Having qualified but then been eliminated in the last 16, the Gunners earned €15.6m (£12.9m) in prize money that year, while Manchester City and Chelsea were both knocked out in the groups and took home €10.1m (£8.4m) and €12.1m (£10m) respectively. However, they picked up €18.7m (£15.5m) each from the market pool. Simply turning up can be more lucrative than reaching the knockouts but no further.
However, the market pool only accounts for 45.3 per cent of the total revenue on offer in 2012-13; prize money does add up. Winning four and drawing one group game on their way to winning the final saw Bayern Munich make €35.9m (£29.8m) in prizes. At this point, then, with the market pool allocated, how much more is on offer for the remaining English clubs?

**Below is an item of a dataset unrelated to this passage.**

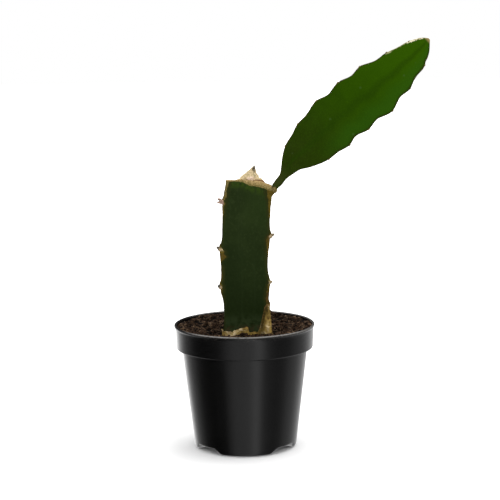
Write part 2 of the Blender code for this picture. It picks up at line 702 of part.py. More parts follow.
def branch_point(station, across_by, back_by):
    along, across, back = branch_frame()
    return (
        np.array(BRANCH_ROOT)
        + np.multiply.outer(np.asarray(station), along)
        + np.multiply.outer(np.asarray(across_by), across)
        + np.multiply.outer(np.asarray(back_by), back)
    )


def make_branch(parts, material):
    stations = np.concatenate(
        [np.linspace(0, BRANCH_LENGTH, 42), UPPER_AREOLES, LOWER_AREOLES, BACK_RIB_AREOLES]
    )
    stations = np.unique(np.round(stations, 4))
    stations = stations[np.insert(np.diff(stations) > 0.0012, 0, True)]
    middle, backwards, half_width, back = branch_shape(stations)
    forward = math.cos(WING_FORWARD)
    wing = half_width / forward
    core = np.minimum(0.0042, 0.55 * half_width)
    angles = (-WING_FORWARD, math.pi / 2, math.pi + WING_FORWARD)
    edge = np.minimum(BRANCH_EDGE_HALF, 0.4 * half_width)
    sections = ribbed_sections(
        angles, [wing, back, wing], edge, [core, core, 0.45 * core], rounding=0.0004, edge_points=3
    )
    base = branch_point(stations, middle, backwards)
    _, across, back_way = branch_frame()
    rings = base[:, None] + sections[..., :1] * across + sections[..., 1:] * back_way
    branch = loft("branch", rings, parts, material)
    thorns = new_collection("branch_thorns", parts)
    draw = random.Random("branch")
    for name, areoles, angle in (
        ("upper", UPPER_AREOLES, angles[0]),
        ("back", BACK_RIB_AREOLES, angles[1]),
        ("lower", LOWER_AREOLES, angles[2]),
    ):
        for number, station in enumerate(areoles):
            middle, backwards, half_width, back = branch_shape(np.array([station]))
            reach = (back if name == "back" else half_width / forward)[0] - 0.0004
            step = direction(angle) * reach
            place = branch_point(station, middle[0] + step[0], backwards[0] + step[1])
            outward = direction(angle)[0] * across + direction(angle)[1] * back_way
            aim = outward + 0.5 * branch_frame()[0] + back_way * draw.uniform(-0.2, 0.2)
            spine(f"branch_thorn_{name}_{number}", place, aim, 0.0020, 0.0005, thorns)
    fuse(branch, thorns)
    return branch


def main():
    clear_scene()
    scene = bpy.context.scene.collection
    parts = new_collection("dragon_fruit_cactus", scene)
    cutters = new_collection("cutters", scene)
    plastic = new_material("black_plastic", (0.014, 0.014, 0.015), 0.38)
    peat = new_material("peat", (0.040, 0.024, 0.016), 0.95)
    flesh = new_material("stem_green", (0.016, 0.032, 0.008), 0.45)
    cork = new_material("cork", (0.36, 0.25, 0.12), 0.85)
    callus = new_material("callus", (0.50, 0.39, 0.22), 0.85)
    young = new_material("branch_green", (0.030, 0.085, 0.006), 0.42)
    make_pot(parts, cutters, plastic)
    make_soil(parts, cutters, peat)
    make_stem(parts, flesh)
    make_foot_skin(parts, cork)
    make_margin("left_margin", 0, 0.1090, 0.0006, LEFT_AREOLES, parts, cork)
    make_margin("right_margin", 1, 0.1205, 0.0006, RIGHT_AREOLES, parts, cork)
    make_margin("back_margin", 2, 0.1050, 0.0006, BACK_AREOLES, parts, cork)
    make_callus(parts, callus)
    make_branch(parts, young)


main()
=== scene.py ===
# %% [markdown]
# A dragon fruit cutting in a nursery pot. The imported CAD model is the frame, and each part of it gets
# a finer surface here: the green stem with its corky ribs, the dried cut end, the young branch, the
# peat and the black pot. Every surface is worked out with numpy as a function of two numbers, one
# along it and one round it, and is then handed to Blender as a mesh.

# %% Load the frame
import itertools
import json
import math

import bpy
import numpy as np
from mathutils import Matrix

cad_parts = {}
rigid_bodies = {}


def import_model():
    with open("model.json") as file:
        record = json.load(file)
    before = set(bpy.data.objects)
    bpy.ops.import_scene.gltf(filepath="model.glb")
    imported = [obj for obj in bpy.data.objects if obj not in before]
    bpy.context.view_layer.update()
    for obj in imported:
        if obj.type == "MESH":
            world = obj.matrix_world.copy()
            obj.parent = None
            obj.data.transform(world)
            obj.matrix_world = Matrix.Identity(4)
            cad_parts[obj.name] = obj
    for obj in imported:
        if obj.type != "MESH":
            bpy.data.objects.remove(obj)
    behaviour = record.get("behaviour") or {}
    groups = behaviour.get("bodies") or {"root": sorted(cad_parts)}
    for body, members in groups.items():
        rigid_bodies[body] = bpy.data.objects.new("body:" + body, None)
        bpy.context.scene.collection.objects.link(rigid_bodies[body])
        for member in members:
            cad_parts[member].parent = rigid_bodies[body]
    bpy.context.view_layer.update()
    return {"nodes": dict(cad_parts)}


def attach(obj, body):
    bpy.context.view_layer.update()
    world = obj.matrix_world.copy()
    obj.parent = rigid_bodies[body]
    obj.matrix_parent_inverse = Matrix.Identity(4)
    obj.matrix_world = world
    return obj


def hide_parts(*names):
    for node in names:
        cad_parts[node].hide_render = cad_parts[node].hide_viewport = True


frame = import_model()
print("CAD nodes:", ", ".join(sorted(frame["nodes"])))

# %% [markdown]
# The camera stands 1.7 m in front and looks down a little. It is set from the pot's rim and foot, whose
# ellipses give the height and the pitch, and the small roll is the photograph's own.

# %% Camera
CAMERA_PLACE = (0.0, -1.7, 0.4502)
CAMERA_PITCH = math.radians(9.298)
CAMERA_YAW = math.radians(0.193)
CAMERA_ROLL = math.radians(-0.736)
CAMERA_LENS = 144.4


def add_object(name, data):
    """An object with this data, linked to the scene."""
    made = bpy.data.objects.new(name, data)
    bpy.context.scene.collection.objects.link(made)
    return made


def standing(place, x, y, z):
    """The matrix of a thing at a place whose own axes point along x, y and z."""
    return Matrix([(x[k], y[k], z[k], place[k]) for k in range(3)] + [(0, 0, 0, 1)])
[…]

The answer is €19.3m (£16m). If - taking the likeliest-looking candidate as an example - Chelsea finish off Galatasaray, they would earn €3.9m (£3.2m) then €4.9m (£4.1m) for reaching the quarter and semi-finals, before contesting the final for a €10.5m (£8.7m) jackpot. The runner-up is awarded €6.5m (£5.4m). Were all four to stage miraculous recoveries and go on to share all four semi-final places, they would between them bring £22.3m more into the English game.
The potential £16m left to claim is, then, a significant sum but not one likely to make or break any of the four gigantic commercial entities involved.
If anyone might suffer most from its loss, it would be Manchester United. The Red Devils look extremely unlikely to qualify for next season's Champions League and so will be seeing none of that revenue in 2014-15 - perhaps for even longer, should they continue to struggle under David Moyes.
However, in the short term, all four teams have already banked over 60% of their potential earnings from a Champions League run just by reaching this point. It represents a healthy financial baseline for Premier League achievement, even if on-pitch performances can be the subject of debate. While four eliminations now would represent a disappointment, it is by no means a crisis point for England in Europe.